We finished cooking just as the sun was setting over the sea. It was a gorgeous sunset, and we sat down to eat our dinner whilst watching the last slither of sun disappear behind the horizon. We’d had about three mouthfuls when we spotted that the monkey was back, once again making its way across the beach and this time slowly walking in our direction. The second we decided that it was too close for comfort, and that we should probably go into the car for safety, it started running towards us, as if it had heard us deciding to eat the rest of our dinner inside the car.
It is in times of crisis that one learns where each other’s priorities lie: would you sacrifice yourself to save a loved one? Much to Chris’ dismay, we both learned that when it came to my priorities, my own safety, and the safety of my food ranked significantly higher than the safety of Chris.

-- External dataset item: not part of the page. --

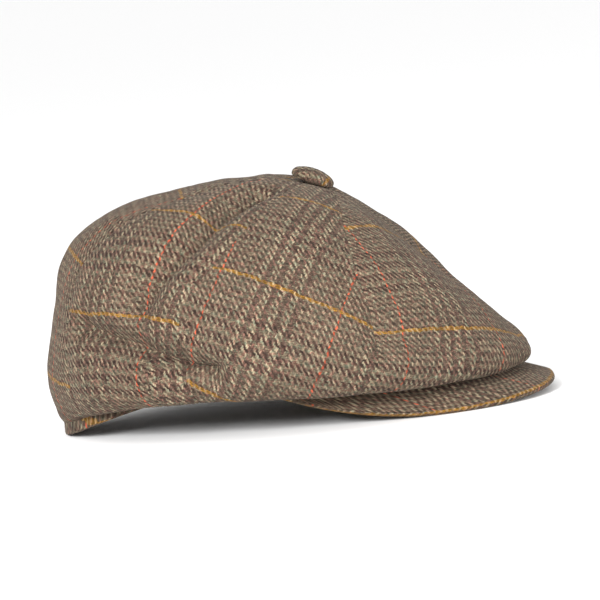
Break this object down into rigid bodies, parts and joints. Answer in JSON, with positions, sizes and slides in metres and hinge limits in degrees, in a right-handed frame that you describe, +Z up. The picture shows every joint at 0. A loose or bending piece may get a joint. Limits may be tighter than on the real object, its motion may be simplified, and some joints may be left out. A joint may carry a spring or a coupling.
{
  "type": "flat cap",
  "caption": "Paneled cloth flat cap in glen-check tweed with a full, softly folded crown, covered top button, narrow hem binding and a short arched peak",
  "frame": {"origin": "middle of the bounding box in plan, at the height of the surface the cap stands on", "axes": "+X forward to the peak, +Y to the wearer's left, +Z up"},
  "size_m": [0.2793, 0.2454, 0.1349],
  "materials": {
    "tweed": "woven wool, glen check in dark brown and oatmeal with rust and mustard overcheck lines",
    "tweed_binding": "narrow folded strip of the same tweed with a mustard line along it"
  },
  "bodies": {
    "root": {"panel_front_right": "tweed", "panel_side_front_right": "tweed", "panel_side_back_right": "tweed", "panel_back_right": "tweed", "panel_back_left": "tweed", "panel_side_back_left": "tweed", "panel_side_front_left": "tweed", "panel_front_left": "tweed", "button": "tweed", "peak": "tweed", "hem_band": "tweed_binding"}
  },
  "joints": []
}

I grabbed the plate of spring rolls, ran to the car, and shut myself in, leaving Chris behind to try and get to the car whilst juggling the remaining two plates and bottles of sweet chilli sauce, mayo, and water. Once I was safe, I did at least open the car door for him as he had no hands left to do it himself. He got in the car just as the monkey reached our chairs. It had a look around, took the empty biscuit wrappers out of the drinks holders, and then climbed onto the bonnet of the car trying to get to the food we were holding on the other side.
We beeped the horn, trying to scare it away, but after an initial jump of surprise, the sound did not have the desired effect. It quickly realised that it couldn’t get the food through the window and climbed onto the roof, over to the back of the car.

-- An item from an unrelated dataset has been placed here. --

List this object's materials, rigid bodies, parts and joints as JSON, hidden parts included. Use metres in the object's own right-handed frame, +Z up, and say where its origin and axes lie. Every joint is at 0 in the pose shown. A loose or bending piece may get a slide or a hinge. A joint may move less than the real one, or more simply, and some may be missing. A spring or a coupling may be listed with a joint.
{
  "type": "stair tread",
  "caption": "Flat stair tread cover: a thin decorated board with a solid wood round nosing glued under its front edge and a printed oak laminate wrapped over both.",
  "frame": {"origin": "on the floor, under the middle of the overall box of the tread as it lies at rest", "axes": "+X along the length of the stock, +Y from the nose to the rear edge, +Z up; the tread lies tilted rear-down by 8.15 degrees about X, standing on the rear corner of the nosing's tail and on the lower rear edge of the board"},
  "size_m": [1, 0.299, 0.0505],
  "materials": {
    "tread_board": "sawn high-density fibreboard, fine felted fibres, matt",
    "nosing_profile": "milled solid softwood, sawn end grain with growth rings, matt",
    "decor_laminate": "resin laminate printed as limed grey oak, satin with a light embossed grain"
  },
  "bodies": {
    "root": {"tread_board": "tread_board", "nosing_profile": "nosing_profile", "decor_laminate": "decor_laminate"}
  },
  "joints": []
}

Normally when we are cooking and eating, we leave the back door open with everything sat on the side to be cleared away after we have finished. Thankfully, after seeing the monkey earlier, we had made sure to put everything inside the car and close the door whilst we ate just in case. We could not however put the hot stove, or the pan of boiling hot oil (that we’d been using to deep fry spring rolls) inside the car, so we’d left that out.
Without pausing or hesitating, as if it did this every single day, the monkey went straight over to our stove and lifted the lid off of the pan, peering in to see what was inside. Somehow without touching the oil it knew that it wasn’t a good idea to try and eat/drink it, so, with as much care as a human, the monkey placed the lid back onto the pan and walked away – realising that it wouldn’t be eating at restaurant Natalie tonight.
Day 293: 06/01/2020
Location: Sakom, Thailand
Miles Driven: 211
Having slept awfully due to dreams of waking up to find a monkey in the tent, I got up early and sat on lookout duty in front of the car, ready to once again barricade myself in if it came back to see what was on offer for breakfast.

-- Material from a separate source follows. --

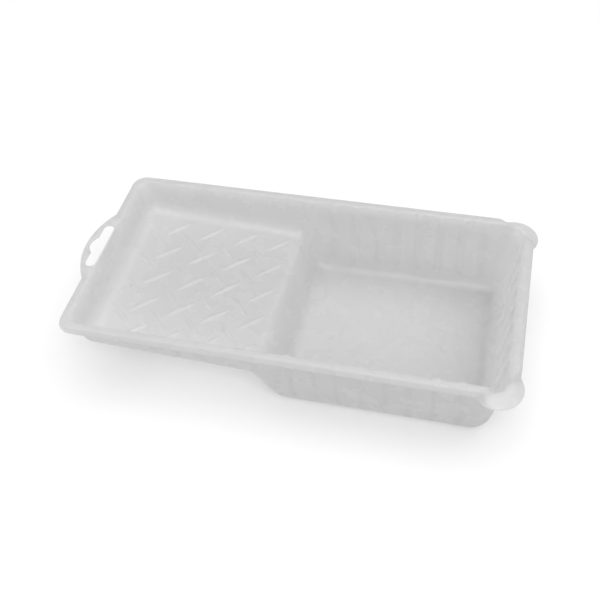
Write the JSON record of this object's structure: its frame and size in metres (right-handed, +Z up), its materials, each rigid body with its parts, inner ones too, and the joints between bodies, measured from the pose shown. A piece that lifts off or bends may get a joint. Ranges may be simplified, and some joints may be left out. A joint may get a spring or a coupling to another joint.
{
  "type": "paint roller tray",
  "caption": "Shallow one-piece plastic tray for a mini paint roller: ribbed deep well, ramp with a raised tread, rolled rim, pouring corners and a hanging tab.",
  "frame": {"origin": "centre of the overall box in plan, on the surface the tray stands on, which is the underside of the well floor", "axes": "+X along the tray from the hang tab to the deep well, +Y across it to the rear long wall, +Z up out of the tray"},
  "size_m": [0.29, 0.1536, 0.0555],
  "materials": {
    "polypropylene": "natural translucent, satin"
  },
  "bodies": {
    "root": {"corner_lip_front": "polypropylene", "corner_lip_rear": "polypropylene", "hang_tab": "polypropylene", "ramp_corner_front": "polypropylene", "ramp_corner_rear": "polypropylene", "ramp_deck": "polypropylene", "ramp_drop": "polypropylene", "ramp_end_wall": "polypropylene", "ramp_front_wall": "polypropylene", "ramp_rear_wall": "polypropylene", "rim_corner_front": "polypropylene", "rim_corner_rear": "polypropylene", "rim_end": "polypropylene", "rim_front": "polypropylene", "rim_rear": "polypropylene", "tread_ridges": "polypropylene", "well_corner_front": "polypropylene", "well_corner_rear": "polypropylene", "well_end_wall": "polypropylene", "well_floor": "polypropylene", "well_front_wall": "polypropylene", "well_rear_wall": "polypropylene"}
  },
  "joints": []
}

Sure enough, it came back, and once again I ran into the car, locking the doors, and leaving Chris to fend for himself in the tent. It climbed onto the roof of the car, and my dreams were becoming a reality. Chris (who despite my warning had chosen to carry on sleeping rather than get up when I did), was trapped in the tent with only a piece of canvas between him and the monkey. I beeped the horn, and Chris banged on the sides of the tent, causing the monkey to retreat to the nearest tree, but not quite give up yet.
Using the only resource available to him inside the tent, Chris made pellets out of toilet roll and started throwing them at the monkey. Again, the attempt to scare it failed, and the monkey enthusiastically jumped to the ground, looking to see if Chris had thrown food in its direction. Upon realising that the toilet paper was not a tasty snack, the monkey climbed back into the tree and we (Chris in the tent, the monkey in the tree, and me in the car) spent the next five minutes engaged in a three way staring contest until the monkey eventually got bored and disappeared.
Crisis averted, Chris was able to get up out of the tent and we got ready to leave at a much quicker pace than our usual relaxed mornings. After a quick breakfast (eaten whilst sat in the car of course), we drove back to the ferry, for our speedy (under 10 minutes) voyage back to the mainland.